### WRITTEN REQUEST
Begin at the line containing "that carries it." in the entries below and end at the line containing "bpy.context.view_layer.update()"; transcribe that range exactly and nothing outside it.

Stored dataset items:
※ ※ ※

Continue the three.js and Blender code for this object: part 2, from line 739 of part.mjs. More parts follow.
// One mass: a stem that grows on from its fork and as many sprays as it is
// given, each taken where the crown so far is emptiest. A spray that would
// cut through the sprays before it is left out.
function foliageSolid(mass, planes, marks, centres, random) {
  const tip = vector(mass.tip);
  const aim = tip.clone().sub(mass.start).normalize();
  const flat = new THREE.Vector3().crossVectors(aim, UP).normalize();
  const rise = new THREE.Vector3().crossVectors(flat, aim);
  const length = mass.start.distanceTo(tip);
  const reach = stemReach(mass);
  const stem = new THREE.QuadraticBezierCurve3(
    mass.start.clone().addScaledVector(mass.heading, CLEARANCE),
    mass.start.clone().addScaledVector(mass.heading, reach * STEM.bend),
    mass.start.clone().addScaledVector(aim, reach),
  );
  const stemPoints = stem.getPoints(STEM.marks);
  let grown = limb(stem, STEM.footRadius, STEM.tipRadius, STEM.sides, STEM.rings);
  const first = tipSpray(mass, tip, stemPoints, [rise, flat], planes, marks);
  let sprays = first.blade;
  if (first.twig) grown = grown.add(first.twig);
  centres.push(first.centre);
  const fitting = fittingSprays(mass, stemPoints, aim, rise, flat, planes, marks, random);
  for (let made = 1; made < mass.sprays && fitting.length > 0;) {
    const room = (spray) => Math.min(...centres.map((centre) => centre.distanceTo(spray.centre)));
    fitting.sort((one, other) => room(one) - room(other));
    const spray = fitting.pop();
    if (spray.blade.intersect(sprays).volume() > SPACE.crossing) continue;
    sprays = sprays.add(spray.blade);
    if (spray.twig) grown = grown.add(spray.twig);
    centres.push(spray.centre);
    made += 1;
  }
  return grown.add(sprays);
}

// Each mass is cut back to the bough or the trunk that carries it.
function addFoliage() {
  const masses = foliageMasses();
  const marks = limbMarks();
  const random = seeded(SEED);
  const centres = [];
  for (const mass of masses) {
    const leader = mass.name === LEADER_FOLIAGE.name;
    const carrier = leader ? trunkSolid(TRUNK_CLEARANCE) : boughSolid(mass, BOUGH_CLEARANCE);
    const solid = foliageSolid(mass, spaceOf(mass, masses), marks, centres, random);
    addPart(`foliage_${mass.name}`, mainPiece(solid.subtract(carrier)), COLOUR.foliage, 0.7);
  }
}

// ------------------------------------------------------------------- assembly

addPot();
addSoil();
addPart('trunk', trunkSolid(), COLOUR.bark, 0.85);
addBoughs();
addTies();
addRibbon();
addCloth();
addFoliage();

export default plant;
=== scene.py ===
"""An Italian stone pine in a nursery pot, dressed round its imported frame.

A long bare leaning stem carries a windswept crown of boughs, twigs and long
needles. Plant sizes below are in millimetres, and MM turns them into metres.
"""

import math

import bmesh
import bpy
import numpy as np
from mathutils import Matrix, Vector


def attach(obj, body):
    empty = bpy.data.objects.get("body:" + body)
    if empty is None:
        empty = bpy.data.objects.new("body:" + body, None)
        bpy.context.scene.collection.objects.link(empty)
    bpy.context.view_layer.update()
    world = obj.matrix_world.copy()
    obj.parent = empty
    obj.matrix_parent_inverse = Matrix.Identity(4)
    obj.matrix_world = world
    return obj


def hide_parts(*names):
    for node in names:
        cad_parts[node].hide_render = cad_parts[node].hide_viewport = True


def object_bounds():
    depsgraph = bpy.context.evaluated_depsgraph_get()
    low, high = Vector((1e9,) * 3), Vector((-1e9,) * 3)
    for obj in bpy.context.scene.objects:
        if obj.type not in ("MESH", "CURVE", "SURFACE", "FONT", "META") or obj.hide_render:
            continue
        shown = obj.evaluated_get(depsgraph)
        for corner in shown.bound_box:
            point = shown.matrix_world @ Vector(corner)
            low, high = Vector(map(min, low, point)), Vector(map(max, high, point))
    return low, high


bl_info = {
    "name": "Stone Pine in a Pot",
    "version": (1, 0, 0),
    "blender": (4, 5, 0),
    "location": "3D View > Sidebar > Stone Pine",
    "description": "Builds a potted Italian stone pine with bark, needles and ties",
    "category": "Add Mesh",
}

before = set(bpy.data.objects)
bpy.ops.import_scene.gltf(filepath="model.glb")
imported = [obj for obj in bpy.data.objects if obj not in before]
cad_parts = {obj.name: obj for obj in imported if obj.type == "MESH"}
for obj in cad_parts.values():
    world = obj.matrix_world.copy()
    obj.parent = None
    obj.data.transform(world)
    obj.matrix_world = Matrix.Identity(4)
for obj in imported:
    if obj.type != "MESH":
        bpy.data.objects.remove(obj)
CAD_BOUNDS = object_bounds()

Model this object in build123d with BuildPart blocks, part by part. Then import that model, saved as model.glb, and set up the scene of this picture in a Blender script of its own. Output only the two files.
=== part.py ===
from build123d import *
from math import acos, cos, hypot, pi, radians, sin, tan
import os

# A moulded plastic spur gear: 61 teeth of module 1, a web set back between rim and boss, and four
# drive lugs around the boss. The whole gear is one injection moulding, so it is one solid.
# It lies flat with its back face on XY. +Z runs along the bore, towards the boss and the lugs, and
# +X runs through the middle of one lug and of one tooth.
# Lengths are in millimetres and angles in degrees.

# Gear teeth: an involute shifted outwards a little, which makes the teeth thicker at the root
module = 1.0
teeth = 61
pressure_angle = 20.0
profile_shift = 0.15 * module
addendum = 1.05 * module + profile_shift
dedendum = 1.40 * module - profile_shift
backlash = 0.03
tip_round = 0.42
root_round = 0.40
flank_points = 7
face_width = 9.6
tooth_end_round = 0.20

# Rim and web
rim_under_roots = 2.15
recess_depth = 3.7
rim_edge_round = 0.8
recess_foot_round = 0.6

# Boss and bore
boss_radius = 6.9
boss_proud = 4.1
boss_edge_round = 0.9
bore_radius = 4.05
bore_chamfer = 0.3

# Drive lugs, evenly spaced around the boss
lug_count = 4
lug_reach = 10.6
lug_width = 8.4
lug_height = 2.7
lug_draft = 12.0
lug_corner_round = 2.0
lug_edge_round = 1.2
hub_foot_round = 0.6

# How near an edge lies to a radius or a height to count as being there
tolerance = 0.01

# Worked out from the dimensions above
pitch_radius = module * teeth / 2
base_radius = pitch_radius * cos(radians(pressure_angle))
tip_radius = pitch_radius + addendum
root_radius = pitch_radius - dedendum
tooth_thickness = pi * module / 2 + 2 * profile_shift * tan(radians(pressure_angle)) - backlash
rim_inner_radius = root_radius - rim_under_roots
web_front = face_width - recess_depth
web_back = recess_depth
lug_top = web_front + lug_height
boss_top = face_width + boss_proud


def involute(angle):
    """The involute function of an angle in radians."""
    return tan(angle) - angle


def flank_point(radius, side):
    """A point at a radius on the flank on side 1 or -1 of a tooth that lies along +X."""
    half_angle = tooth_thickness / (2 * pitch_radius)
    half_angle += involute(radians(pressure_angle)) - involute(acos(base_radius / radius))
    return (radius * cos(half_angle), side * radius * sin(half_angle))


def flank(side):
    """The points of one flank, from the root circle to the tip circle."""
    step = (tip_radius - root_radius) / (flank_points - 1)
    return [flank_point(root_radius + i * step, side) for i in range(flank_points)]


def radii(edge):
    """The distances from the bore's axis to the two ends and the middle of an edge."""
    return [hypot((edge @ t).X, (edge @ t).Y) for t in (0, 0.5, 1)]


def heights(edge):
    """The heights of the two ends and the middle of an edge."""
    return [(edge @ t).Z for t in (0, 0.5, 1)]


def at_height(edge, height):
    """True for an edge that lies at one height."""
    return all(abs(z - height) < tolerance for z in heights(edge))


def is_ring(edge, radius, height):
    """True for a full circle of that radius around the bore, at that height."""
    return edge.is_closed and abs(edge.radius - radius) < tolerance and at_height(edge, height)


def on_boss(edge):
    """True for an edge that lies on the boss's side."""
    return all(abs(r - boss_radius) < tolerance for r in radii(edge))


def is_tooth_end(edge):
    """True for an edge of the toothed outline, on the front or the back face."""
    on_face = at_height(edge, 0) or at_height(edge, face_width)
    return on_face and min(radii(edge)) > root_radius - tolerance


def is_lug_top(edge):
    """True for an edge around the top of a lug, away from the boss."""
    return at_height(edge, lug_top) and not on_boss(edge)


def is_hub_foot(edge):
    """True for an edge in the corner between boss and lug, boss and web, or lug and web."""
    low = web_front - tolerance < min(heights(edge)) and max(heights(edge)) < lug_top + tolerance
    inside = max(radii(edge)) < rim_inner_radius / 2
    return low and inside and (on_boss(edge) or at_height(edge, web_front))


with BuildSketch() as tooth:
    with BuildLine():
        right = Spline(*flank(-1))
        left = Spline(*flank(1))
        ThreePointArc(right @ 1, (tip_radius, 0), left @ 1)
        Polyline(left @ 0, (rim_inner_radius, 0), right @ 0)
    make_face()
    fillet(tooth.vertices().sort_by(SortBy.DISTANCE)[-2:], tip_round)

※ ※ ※

### WORKED ANSWER
// Each mass is cut back to the bough or the trunk that carries it.
function addFoliage() {
  const masses = foliageMasses();
  const marks = limbMarks();
  const random = seeded(SEED);
  const centres = [];
  for (const mass of masses) {
    const leader = mass.name === LEADER_FOLIAGE.name;
    const carrier = leader ? trunkSolid(TRUNK_CLEARANCE) : boughSolid(mass, BOUGH_CLEARANCE);
    const solid = foliageSolid(mass, spaceOf(mass, masses), marks, centres, random);
    addPart(`foliage_${mass.name}`, mainPiece(solid.subtract(carrier)), COLOUR.foliage, 0.7);
  }
}

// ------------------------------------------------------------------- assembly

addPot();
addSoil();
addPart('trunk', trunkSolid(), COLOUR.bark, 0.85);
addBoughs();
addTies();
addRibbon();
addCloth();
addFoliage();

export default plant;
=== scene.py ===
"""An Italian stone pine in a nursery pot, dressed round its imported frame.

A long bare leaning stem carries a windswept crown of boughs, twigs and long
needles. Plant sizes below are in millimetres, and MM turns them into metres.
"""

import math

import bmesh
import bpy
import numpy as np
from mathutils import Matrix, Vector


def attach(obj, body):
    empty = bpy.data.objects.get("body:" + body)
    if empty is None:
        empty = bpy.data.objects.new("body:" + body, None)
        bpy.context.scene.collection.objects.link(empty)
    bpy.context.view_layer.update()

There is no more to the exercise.